While the sex, glitz, glamour and hype are clearly skewed toward the PHEV tail of the normal bell shaped curve, the bulk of future sales will almost certainly come from the more affordable micro, mild and full hybrid alternatives. Accordingly, I believe the question that investors need to ask themselves is, “which battery technology is best suited to the requirements of these lesser HEV technologies?” The following summary paragraphs may help in that analysis.

Energy and Power The distinction between energy and power is frequently blurred in discussions of HEV technology. In simple terms, energy measured in kilowatt-hours (kWh) limits the distance of travel while power measured in kilowatts (kW) limits acceleration and speed. In PHEV applications that rely on the batteries for an extended travel range, energy is the most important performance metric. For micro, mild and full hybrid applications that use the batteries for short bursts, power is far more important and there are many battery technologies including lead-carbon, NiCd, NaNiCl, NiMH and Li-ion that can easily do the required work. In other words, no technology has a clear performance advantage.
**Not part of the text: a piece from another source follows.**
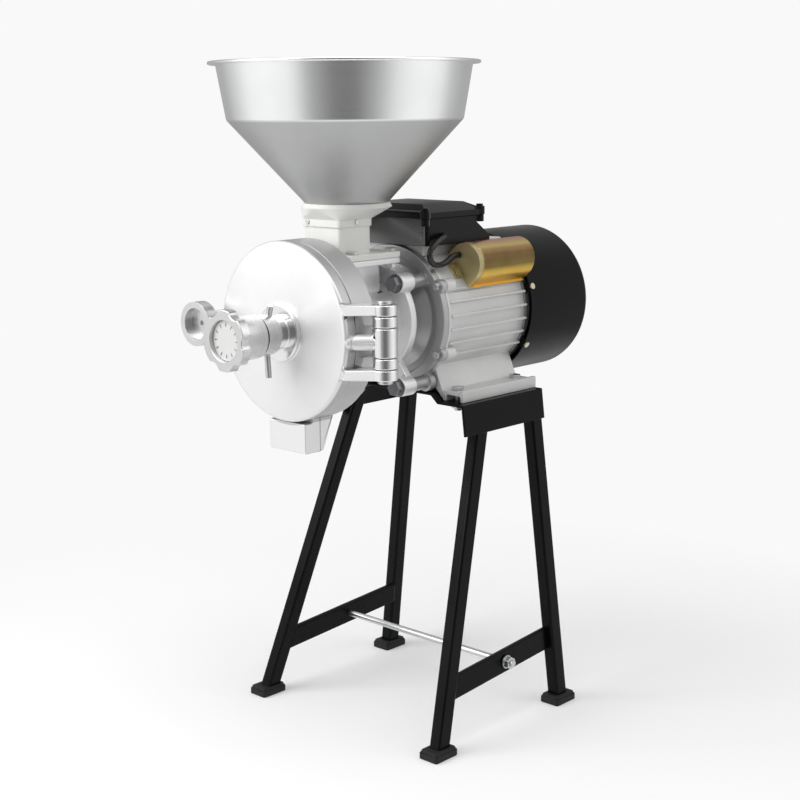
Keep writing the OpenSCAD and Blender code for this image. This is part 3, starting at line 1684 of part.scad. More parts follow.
saddle();
leg(1, -foot_y, front_top_y);  // leg_front_right
leg(-1, -foot_y, front_top_y);  // leg_front_left
leg(1, foot_y, rear_top_y);  // leg_rear_right
leg(-1, foot_y, rear_top_y);  // leg_rear_left
brace(1);  // brace_right
brace(-1);  // brace_left
foot_pads();
tie_rod();
tie_rod_washers();
stand_nuts();
motor_frame();
motor_foot_bolts();
stator_core();
stator_winding();
rotor();
motor_shaft();
bearing_outer_rings();
bearing_inner_rings();
bearing_balls_front();
bearing_balls_rear();
front_shield();
shield_bolts();
rear_shield();
cooling_fan();
fan_cover();
cover_screws();
terminal_box();
terminal_lid();
terminal_lid_screws();
terminal_block();
cable_gland();
capacitor();
capacitor_cover();
capacitor_lead();
mill_housing();
housing_bolts();
shaft_seal();
auger();
burr_carrier();
turning_burr();
burr_screws();
shaft_nut();
fixed_burr();
fixed_burr_screws();
feed_plate();
guide_pins();
mill_door();
hinge_pin();
adjust_screw();
adjust_knob();
knob_dial();
lock_ring();
clamp_knob();
clamp_washer();
inlet_neck();
flange_bolts();
hopper_collar();
collar_screws();
hopper();
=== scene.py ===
import json
import math

import bmesh
import bpy
import numpy as np
from mathutils import Matrix, Vector
from mathutils.bvhtree import BVHTree

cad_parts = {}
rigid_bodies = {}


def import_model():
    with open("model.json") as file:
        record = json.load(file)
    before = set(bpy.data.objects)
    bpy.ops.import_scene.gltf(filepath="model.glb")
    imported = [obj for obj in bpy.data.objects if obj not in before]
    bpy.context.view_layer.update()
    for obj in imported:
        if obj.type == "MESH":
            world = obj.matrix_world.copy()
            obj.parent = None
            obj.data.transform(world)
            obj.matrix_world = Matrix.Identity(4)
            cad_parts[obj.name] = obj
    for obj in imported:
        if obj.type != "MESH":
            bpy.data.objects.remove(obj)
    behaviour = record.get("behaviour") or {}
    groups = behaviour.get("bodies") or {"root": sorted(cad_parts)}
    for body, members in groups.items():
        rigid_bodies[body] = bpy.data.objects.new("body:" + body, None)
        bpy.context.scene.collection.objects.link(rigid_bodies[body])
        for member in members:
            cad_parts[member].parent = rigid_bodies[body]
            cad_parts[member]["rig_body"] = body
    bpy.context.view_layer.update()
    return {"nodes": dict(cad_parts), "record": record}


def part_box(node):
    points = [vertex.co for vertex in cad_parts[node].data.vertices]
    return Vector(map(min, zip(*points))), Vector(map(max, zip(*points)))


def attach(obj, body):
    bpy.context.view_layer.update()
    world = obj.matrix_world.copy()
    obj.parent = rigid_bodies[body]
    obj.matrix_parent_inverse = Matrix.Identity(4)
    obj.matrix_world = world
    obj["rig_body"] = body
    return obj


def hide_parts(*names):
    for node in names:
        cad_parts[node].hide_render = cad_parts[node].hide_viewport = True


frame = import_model()
print("frame loaded")

mm = 0.001
shaftZ = 0.480
shaftLine = ((0, 0, shaftZ), (0, 1, 0))
hopperAxis = (0.0, -0.101)


# nodes

def feed(tree, socket, value):
    # a constant goes onto the socket itself, and another socket is linked to it
    if isinstance(value, (tuple, int, float)):
        socket.default_value = value
    else:
        tree.links.new(value, socket)


def put(tree, kind, links=None, **values):
    # adds one node; values set sockets by name with _ for a blank, or the node's own settings
    node = tree.nodes.new(kind)
    for key, value in values.items():
        if hasattr(node, key):
            setattr(node, key, value)
        else:
            node.inputs[key.replace("_", " ")].default_value = value
    for key, source in (links or {}).items():
        tree.links.new(source, node.inputs[key])
    return node


def curve(tree, source, stops):
    # a value's ramp: stops are (position, grey) or (position, (r, g, b))
    ramp = put(tree, "ShaderNodeValToRGB", {"Fac": source})
    while len(ramp.color_ramp.elements) < len(stops):
        ramp.color_ramp.elements.new(0.5)
    for element, (place, shade) in zip(ramp.color_ramp.elements, stops):
        element.position = place
        element.color = (*(shade if hasattr(shade, "__len__") else (shade,) * 3), 1)
    return ramp.outputs["Color"]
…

Size and Weight NiMH and Li-ion battery developers emphasize that they enjoy a substantial weight advantage over lead-acid batteries. I’ll be the first to concede that weight differences can be critical in the context of a PHEV that needs to carry a 10 to 25 kWh battery pack to provide the desired range. But the weight advantage is almost irrelevant in the context of a micro, mild or full hybrid that only needs to carry a couple kWh of battery capacity.

Cycle Life NiMH and Li-ion battery developers emphasize that they enjoy substantial cycle-life advantages over the lead-acid batteries normally used for starting, lighting and ignition. Those comparisons are inherently unreasonable because they use the best examples of their technology and the worst examples of lead-acid technology. When the best NiMH and Li-ion technologies are compared with the best lead-acid technologies, the cycle-life advantages disappear.
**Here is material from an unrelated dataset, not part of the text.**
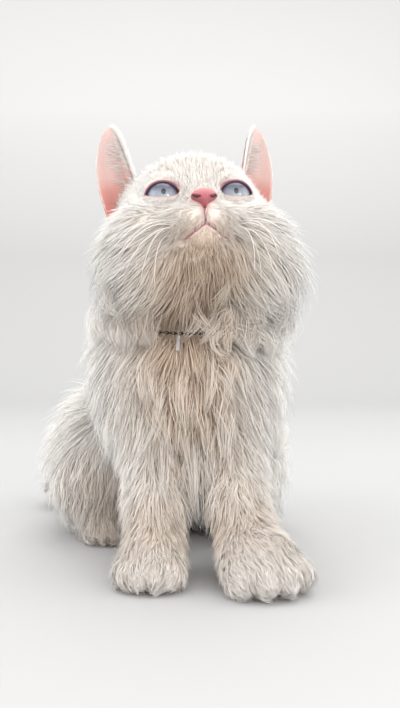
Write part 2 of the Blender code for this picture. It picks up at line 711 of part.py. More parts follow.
def add_ear(name, side, head_clear):
    """A curved sheet with thickness, its root cut to the skull."""
    columns, rows = 9, 8
    shape = bmesh.new()
    grid = []
    for row in range(rows + 1):
        up = (1 + EAR_SINK) * (row / rows) ** 0.85 - EAR_SINK
        up = min(up, 0.995)
        grid.append([shape.verts.new(ear_point(-1 + 2 * c / (columns - 1), up, side)) for c in range(columns)])
    for low, high in zip(grid, grid[1:]):
        for c in range(columns - 1):
            corners = (low[c], low[c + 1], high[c + 1], high[c])
            shape.faces.new(corners if side > 0 else corners[::-1])
    ear = show(from_bmesh("ear_" + name, shape))
    solidify = ear.modifiers.new("thickness", "SOLIDIFY")
    solidify.thickness = EAR_THICKNESS
    solidify.offset = 0
    evaluated(ear)
    boolean(ear, copied(head_clear, "head_clear"), "DIFFERENCE")
    keep_largest(ear)


def on_collar(bearing):
    """The point of the neck's coat at this bearing round the collar, from its front towards +X."""
    turned = Matrix.Rotation(math.radians(COLLAR_SLOPE), 3, "X")
    ray = turned @ Vector((math.sin(math.radians(bearing)), -math.cos(math.radians(bearing)), 0))
    reach = np.linspace(0.015, 0.09, 300)
    places = np.array(COLLAR_CENTRE) + reach[:, None] * np.array(ray)
    first = int(np.argmax(height(places, CAT_FORMS, CORE_SHARE) > 0))
    return COLLAR_CENTRE + ray * reach[first]


def collar_line(steps=32):
    line = [on_collar(360 * i / steps) for i in range(steps)]
    for _ in range(4):
        line = [(line[i - 1] + 2 * line[i] + line[(i + 1) % steps]) / 4 for i in range(steps)]
    return line


def tag_shape(name, line, grow=0.0):
    """A ring round the cord with a small bar hanging from it, laid along the chest."""
    bearing = TAG_BEARING % 360 / 360 * len(line)
    at = int(bearing)
    cord = line[at].lerp(line[(at + 1) % len(line)], bearing - at)
    along = (line[(at + 1) % len(line)] - line[at]).normalized()
    outward = Vector(slope(np.array([cord]), CAT_FORMS, CORE_SHARE)[0]).normalized()
    outward = (outward - along * outward.dot(along)).normalized()
    drop = along.cross(outward)
    if drop.z > 0:
        drop = -drop
    steps = 12
    ring = [cord + TAG_RING * (math.cos(a) * outward + math.sin(a) * drop)
            for a in (2 * math.pi * i / steps for i in range(steps))]
    tag = tube(name, ring, [TAG_WIRE + grow] * steps, sides=0, cyclic=True)
    tilt = (drop + TAG_TILT * outward).normalized()
    face = along.cross(tilt).normalized()
    width, thickness, length = TAG_SIZE
    top = cord + drop * (TAG_RING - TAG_WIRE * TAG_OVERLAP)
    middle = top + tilt * length / 2
    place = Matrix((
        (*(along * (width + 2 * grow)),), (*(face * (thickness + 2 * grow)),), (*(tilt * (length + 2 * grow)),),
    )).transposed().to_4x4()
    place.translation = middle
    shape = bmesh.new()
    bmesh.ops.create_cube(shape, size=1, matrix=place)
    bmesh.ops.recalc_face_normals(shape, faces=shape.faces)
    return boolean(tag, from_bmesh("bar", shape), "UNION")


def add_collar(neighbours):
    """A thin cord in a groove of the coat, with its tag."""
    line = collar_line()
    for node in neighbours:
        bed = tube("bed", line, [COLLAR_CORD + GAP] * len(line), sides=1, cyclic=True)
        boolean(node, bed, "DIFFERENCE")
        boolean(node, tag_shape("tag_bed", line, grow=GAP), "DIFFERENCE")
        keep_largest(node)
    show(tube("collar", line, [COLLAR_CORD] * len(line), sides=1, cyclic=True))
    show(tag_shape("tag", line))


PARENTS = {
    "torso": None, "chest": "torso", "neck": "chest", "head": "neck", "nose": "head",
    "ear_left": "head", "ear_right": "head", "eye_left": "head", "eye_right": "head",
    "collar": "neck", "tag": "collar", "tail_base": "torso", "tail_tip": "tail_base",
    "foreleg_left": "chest", "foreleg_right": "chest",
    "forepaw_left": "foreleg_left", "forepaw_right": "foreleg_right",
    "hindleg_left": "torso", "hindleg_right": "torso",
    "hindpaw_left": "hindleg_left", "hindpaw_right": "hindleg_right",
}
LOOKS = {
    "white_coat": ((0.86, 0.83, 0.78), 0.9, 0.0),
    "ear_skin": ((0.86, 0.55, 0.50), 0.7, 0.0),
    "nose_skin": ((0.72, 0.32, 0.31), 0.5, 0.0),
    "blue_eye": ((0.52, 0.60, 0.72), 0.1, 0.0),
    "dark_cord": ((0.09, 0.08, 0.08), 0.5, 0.6),
    "pale_tag": ((0.78, 0.76, 0.72), 0.3, 0.9),
}
SLOTS = {"nose": "nose_skin", "eye_left": "blue_eye", "eye_right": "blue_eye", "ear_left": "ear_skin",
         "ear_right": "ear_skin", "collar": "dark_cord", "tag": "pale_tag"}


def coloured(name, slot):
    colour, roughness, metallic = LOOKS[slot]
    material = bpy.data.materials.new(slot + "_" + name)
    material.use_nodes = True
    shader = material.node_tree.nodes["Principled BSDF"]
    shader.inputs["Base Color"].default_value = (*colour, 1)
    shader.inputs["Roughness"].default_value = roughness
    shader.inputs["Metallic"].default_value = metallic
    return material


def frame_of(obj):
    """Where a node's own origin goes: its joint with the head's frame, or its middle."""
    if obj.name == "head":
        return HEAD
    if obj.name.startswith("eye_"):
        return eye_frame(1 if obj.name.endswith("left") else -1)
    points = read_points(obj.data)
    return Matrix.Translation((points.min(axis=0) + points.max(axis=0)) / 2)


def finish():
    """Triangles, smooth shading, materials, and each node placed under its parent."""
    shift = Matrix.Translation(-FOOTPRINT_CENTRE)
    frames = {}
    for name, parent in PARENTS.items():
        obj = CAT.objects[name]
        shape = bmesh.new()
        shape.from_mesh(obj.data)
        bmesh.ops.triangulate(shape, faces=shape.faces)
        shape.to_mesh(obj.data)
        shape.free()
        frame = frame_of(obj)
        obj.data.transform(frame.inverted())
        frames[name] = shift @ frame
        obj.parent = CAT.objects[parent] if parent else None
        obj.matrix_basis = frames[parent].inverted() @ frames[name] if parent else frames[name]
        for polygon in obj.data.polygons:
            polygon.use_smooth = name != "tag"
        obj.data.materials.clear()
        obj.data.materials.append(coloured(name, SLOTS.get(name, "white_coat")))
    bpy.context.view_layer.update()


def farther(points, place, reach):
    return np.linalg.norm(points - np.array(place), axis=1) > reach


def near_head(points):
    """Whether points lie above the head's cut or just below it, clear of the ears."""
    turn, about = REGIONS["head"][2:]
    up = Matrix.Rotation(math.radians(turn[0]), 3, "X") @ Vector((0, 0, 1))
    allowed = (points - np.array(about)) @ np.array(up) > -0.030
    for _, side in SIDES:
        root = (Vector(EAR_ROOT_IN) + Vector(EAR_ROOT_OUT)) / 2
        allowed &= farther(points, HEAD @ Vector((side * root.x, root.y, root.z)), CLEAR_OF_EAR)
    return allowed


def clear_of_tag(points):
    return farther(points, on_collar(TAG_BEARING), CLEAR_OF_TAG)


def main():
    body = flesh("body_skin", CAT_FORMS, BODY_VOXEL, BODY_FACES)
    head_skin = flesh("head_skin", [*HEAD_FORMS, TORSO_FORMS[0]], HEAD_VOXEL, HEAD_FACES,
                      around=TORSO_FORMS[1:], lowest=0.190)
    bare_head = copied(head_skin, "bare_head", grow=GAP * 1.5)
    add_locks(head_skin, near_head, LOCK_SEED)
    add_locks(body, clear_of_tag, LOCK_SEED)
    boolean(body, box("floor", (-1, -1, -1), (1, 1, 0)), "DIFFERENCE")
    nodes = {"head": parted("head", head_skin, "head", [])}
    for region in list(REGIONS)[1:]:
        nodes[region] = parted(region, body, region, list(nodes))
    head = nodes["head"]
    for name, side in SIDES:
        add_ear(name, side, bare_head)
    add_eyes(head)
    add_mouth(head)
    add_nose(head)
    keep_largest(head)
    add_collar([nodes["neck"], nodes["chest"], nodes["torso"]])
    for helper in list(HELPERS.objects):
        bpy.data.objects.remove(helper)
    finish()


if __name__ == "__main__":
    main()
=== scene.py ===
"""The looks of a seated white Persian cat: one skin, a long coat of solid tufts, eyes, nose, ears and collar.

Everything is shaped in the sculpting frame of the solids, whose forms and sizes are repeated here, and moved
to the row's frame at the end. The coat is interpolated from guides that walk along the lie of the hair.
"""

import json
import math

import bmesh
import bpy
import numpy as np
from mathutils import Euler, Matrix, Vector
from mathutils.kdtree import KDTree

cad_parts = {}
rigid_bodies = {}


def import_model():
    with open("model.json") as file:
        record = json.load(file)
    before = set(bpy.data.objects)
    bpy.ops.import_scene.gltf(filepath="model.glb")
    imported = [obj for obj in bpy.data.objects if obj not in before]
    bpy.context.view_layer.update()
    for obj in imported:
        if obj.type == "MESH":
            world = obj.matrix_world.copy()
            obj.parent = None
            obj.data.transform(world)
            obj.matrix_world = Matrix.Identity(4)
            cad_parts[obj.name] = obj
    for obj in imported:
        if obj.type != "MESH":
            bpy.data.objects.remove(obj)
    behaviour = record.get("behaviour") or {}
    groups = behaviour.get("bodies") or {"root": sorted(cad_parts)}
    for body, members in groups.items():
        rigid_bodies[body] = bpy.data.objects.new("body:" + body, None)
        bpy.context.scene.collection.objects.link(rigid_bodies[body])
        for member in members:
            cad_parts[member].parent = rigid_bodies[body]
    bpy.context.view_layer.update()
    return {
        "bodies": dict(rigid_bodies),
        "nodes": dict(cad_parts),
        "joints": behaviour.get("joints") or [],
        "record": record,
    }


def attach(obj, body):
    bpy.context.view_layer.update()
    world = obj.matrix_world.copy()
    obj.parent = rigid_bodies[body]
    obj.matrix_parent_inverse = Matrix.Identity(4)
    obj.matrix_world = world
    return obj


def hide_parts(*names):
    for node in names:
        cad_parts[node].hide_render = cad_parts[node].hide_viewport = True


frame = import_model()

FOOTPRINT_CENTRE = Vector((-0.0346, 0.0395, 0.0))   # moved to the origin at the end

HEAD_PLACE = Vector((-0.0045, -0.045, 0.243))
HEAD_PITCH, HEAD_YAW, HEAD_ROLL = 22.0, 7.5, -2.3   # degrees: lifted, turned to +X, tipped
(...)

Battery Cost The one metric NiMH and Li-ion battery developers never emphasize is cost, unless it’s in the context of a happy-talk prediction that future economies of scale will slash the cost of their products. The simple fact is that the best NiMH and Li-ion batteries cost an average of three times as much as the best lead-acid carbon batteries and there is no reason to believe that the developers will ever be able to close the cost gap.

Revised Cost-Benefit Graph If one assumes that advanced lead-carbon batteries will be the technology of choice for micro, mild and full hybrid applications, and that NiMH and Li-ion batteries will be the technology of choice for PHEVs, the revised cost-benefit graph looks like this:

Over the last couple years the media has fixated on the romantic notion of PHEVs, which has drawn substantial investor attention to small public companies like Ener1 (HEV) and Valence Technology (VLNC) that are generally perceived as leaders in the PHEV battery market. As a result, the stock prices of both companies have risen to levels that include huge premiums for intangible future potential. While the market for PHEV batteries will undoubtedly be large, my sense is that the market has not fully considered the business, technical, operational, competitive, financial and ethical risks these companies are certain to face. That leads me to conclude that both companies have far more downside risk than upside potential under current conditions.

While the media attention has been focused on the right hand tail of the bell shaped curve, established lead-acid battery companies like Exide (XIDE), Enersys (ENS) and C&D Technologies (CHP), along with technology driven newcomers like Axion Power International (AXPW.OB), have been quietly developing next generation technologies that will be affordable for consumers in the middle of the bell shaped curve who need HEV fuel savings but can’t afford Li-ion or NiMH batteries. These middle market solutions won’t have the high per vehicle value of Li-ion and NiMH solutions, but with far higher market penetration rates, they should easily make up the difference in volume. As I’ve discussed in earlier articles, the lead-acid sector has been treated like an orphan stepchild of alternative energy for years. That leads me to conclude that these companies have far more upside potential than downside risk under current conditions.

I believe the revised Federal fuel efficiency standards will drive the implementation of micro hybrid, mild hybrid and full hybrid technologies more rapidly than anyone could have predicted and increase overall penetration rates. While the changes are bullish for the energy storage sector in general, the biggest beneficiaries are likely to be the undervalued lead-acid battery manufacturers that will ultimately be the primary source of middle market HEV battery solutions.

In closing I would like each reader to take another look at the last graph and consider a broader ethical issue that we all need deal with. The resources required for micro, mild and full hybrid technologies ramp up gradually as fuel savings climb from 10% to 40%. The incremental resources required for that last 20% in fuel savings one gets by upgrading from a full hybrid to a PHEV are immense. In effect, to save 100 gallons of gas per year by upgrading a single full hybrid to a PHEV, we will have to forego using those batteries to build four additional full hybrids that could have collectively saved 800 gallons of gas per year. This is one of the most appalling examples of selfish and wasteful arrogance I can imagine. It has no place in a resource constrained world where 6 billion people have come to understand how the other 500 million live and the primary challenge for our species is finding relevant scale solutions to persistent shortages of water, food, energy and virtually every commodity you can imagine.

Tags: Car Market · Electric Cars

3 responses so far ↓

  • 1 rory mcgowan // May 25, 2009 at 1:21 am

    any chinese battery co. we should look at?

  • 2 rory mcgowan // May 25, 2009 at 1:24 am

    who has the best balance sheet? didn’t exide file chapter 11 a few yrs ago? c&d getting delisted? Ens not a household name?Johnson controls ? Don’t know % of bus. is battery

  • 3 admin // May 25, 2009 at 7:14 am

    Petersen argues that lithium-ion is too expensive and won’t come down in price sufficiently any time soon and we have to say, he does argue this quite convincing. The Chinese are mostly lithium-ion players, so..
    However, Furukawa batteries (Japanese) has a similar technology as Axion (it comes from CISRO, which will ring a bell for InterOil investors), which is quite interesting.